Even if you were to consider a superconductor as a wire (where resistance really is zero), it still has an inductance value. When resistance is very small (or zero), the inductance becomes significant. It will prevent the current from increasing faster than a certain rate.
I can theoretically be anything
EDIT: Oh, you mean the current,$ I$, not the pronoun I....
Ohm's law applies only to components which could obey Ohm's law. It is an observational, phenomenological law. If R truly equals zero, then something else is governing the relationship between the current in the circuit and the potential drop. A filament in an incandescent light bulb obeys Ohm's law most of the time even though the resistance changes with temperature.
If one cycles the applied voltage slowly enough, however, one can create a negative slope in the V vs I curve indicating a negative resistance. I'm not sure that's what it means because I don't know if the filament is actually an Ohmic resistance at that point.
In superconducting circuits, there is no resistance and there is no potential drop. The current is produced inductively using an alternating magnetic field.
An infinite R can be produced by cutting a wire in a loop circuit. In that case I=0 and one indeed can let V be anything until the electric field across the gap becomes too large for whatever material is in the gap. Then the gap will become conducting. That's how lightning is produced.

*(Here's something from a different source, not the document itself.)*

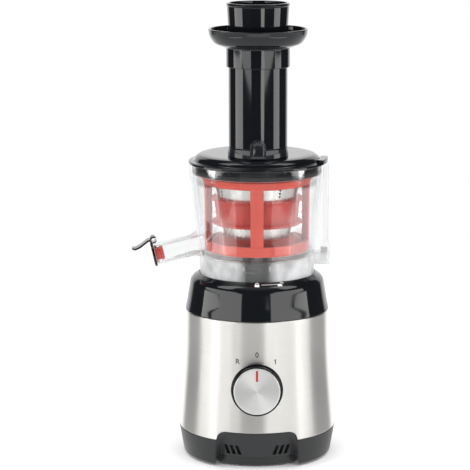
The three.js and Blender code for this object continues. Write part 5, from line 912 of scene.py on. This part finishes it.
# %% Plug
PLUG_RADIUS, PLUG_ROOT, PLUG_LENGTH = 8.8, 42.6, 8.0
plug_share = np.array([
    (0, 0.966), (0.24, 0.966), (0.3, 0.7), (0.58, 0.66), (0.64, 0.83), (0.92, 0.79), (1, 0.68)])
plug_line = np.stack([PLUG_RADIUS * plug_share[:, 1], PLUG_ROOT - PLUG_LENGTH * plug_share[:, 0]], 1)
plug_line = np.concatenate([[(0.01, PLUG_ROOT)], plug_line, [(0.01, PLUG_ROOT - PLUG_LENGTH)]])
plug_line = rounded(plug_line, [0.01, 0.3, 0.6, 0.5, 0.6, 0.6, 0.8, 0.7, 0.01], 4)
plug = spout_turn("plug_red", plug_line)
show("plug_red", plug, "stopper", red_rubber, ["stopper_plug"])

# %% [markdown]
# ## Lid, tube, tray and pusher
# These are gloss black mouldings with walls of about two and a half millimetres. The tube stands off the
# middle of the lid, so each of its parts turns about its own upright axis.

# %% Lid
TUBE_X, TUBE_Y = 1.0, -21.0
lid_line = rounded([
    (61.8, 276.3), (61.8, 282.3), (65.4, 282.3), (65.4, 284.1), (64.5, 284.7), (60.6, 284.9), (58.6, 288.7),
    (55.1, 290.9), (49.6, 291.5), (0.01, 291.5), (0.01, 289.1), (49.4, 289.1), (54.2, 288.5), (56.6, 286.9),
    (58.2, 284), (59.4, 282.5), (59.4, 276.3)],
    [0.5, 0.4, 0.4, 0.5, 0.8, 0.8, 1.8, 2.2, 3.0, 0.01, 0.01, 2.0, 1.5, 1.2, 1.0, 0.6, 0.5], 6)
presser = rounded([(41, 275.8), (43.4, 275.8), (43.4, 290), (41, 290)], 0.4, 3)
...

In a circuit that is shorted the current is governed by the internal resistance of the power supply . let's say the supply resistance is 1 ohm and the supply voltage is 35 volts the supply will deliver 35 amps to the shorted circuit. You will not measure a voltage drop across the wire shorting the power supply but there will be a voltage drop inside the supply's internal resistance. In most cases this will damage or destroy the power supply unless it has a current limiting circuit. So even though you do not have an external resistor there is still resistance in the circuit. Even battery's have internal resistance. I understand this is not a physics explanation but I'm an electrical engineer so I'm pretty sure that's how it works
An ideal short circuit is that circuit element for which the voltage across is zero for any current through. One can think of the ideal short circuit in two ways:
(1) as an ideal resistor in the limit of $R \rightarrow 0$
(2) as an ideal voltage source where $V_S = 0$
In both cases, there is current without voltage. This isn't necessarily a contradiction just as there can be flow without pressure (or motion without force).
Likewise, an ideal open circuit is the circuit element (dual to the ideal short circuit) for which the current through is zero for any voltage across. One can think of the ideal open circuit in two ways:
(1) as an ideal resistor in the limit of $R \rightarrow \infty$
(2) as an ideal current source where $I_S = 0$
Every form of energy has inertia. Have a mass $m$ with speed $v$. It won't simply stop unless there is a force that makes it stop. Same way, have a current $I$. It won't stop unless there is a "force" applied.
In our nice Earth, friction stops the mass $m$. And, resistance stops the current $I$. But in space, there is no friction, and mass $m$ can't stop. And in superconducting materials, there is no resistance and current $I$ can't stop. (By the way, this is exactly why MRI equipment generates powerful magnetic fields for so long time: by having a current in zero resistance superconducting materials without a voltage source).
The inertia associated with the current relies in the magnetic energy in the magnetic field associated with the current. Because, the current is the source of the magnetic field.
About $R\to\infty$, there is no current. And that is what happens in electrostatic. You have arbitrary voltages and electric fields, but approximately no current.
"Short" answer: You can't really have a short circuit as such in the first place.
Superconductors aside, everything has resistance. Even free electrons at rest have a little bit of mass and will resist applied voltage just a wee bit. Put those electrons inside something and resistance can only go up. (Again, superconductivity aside. It doesn't just happen by accident.)
Circuits are designed to operate in a specific envelope, where each individual part is working correctly. That means that current in every wire needs to be low enough that voltage across the wire is negligible. Such terms are neglected for the sake of comprehending what the circuit does.
Complex circuits are often simulated by computer-aided design software, working on a complete physical description of the final product. The size and shape of all the wires is typically taken into account, leading to a "schematic" where no parts are directly connected except to resistors. If such a simulation turns up a problem, the designer might track it down to a wire that failed to be an ideal short. (And the solution is usually to get a bigger wire.)
Likewise, air gaps can become conducting given a high enough electric field. I've not encountered a simulator including such automatic analysis, but an engineer designing high-voltage electronics should always pay special attention to insulation.
Lines drawn between circuit elements are a fiction, predicated on all the other assumptions that went into the design of the circuit. Failure modes may simply not be described by the schematic at all. When representing excessive current through a wire, on a schematic or a system of equations, you must remove the wire with your eraser and substitute a resistor instead.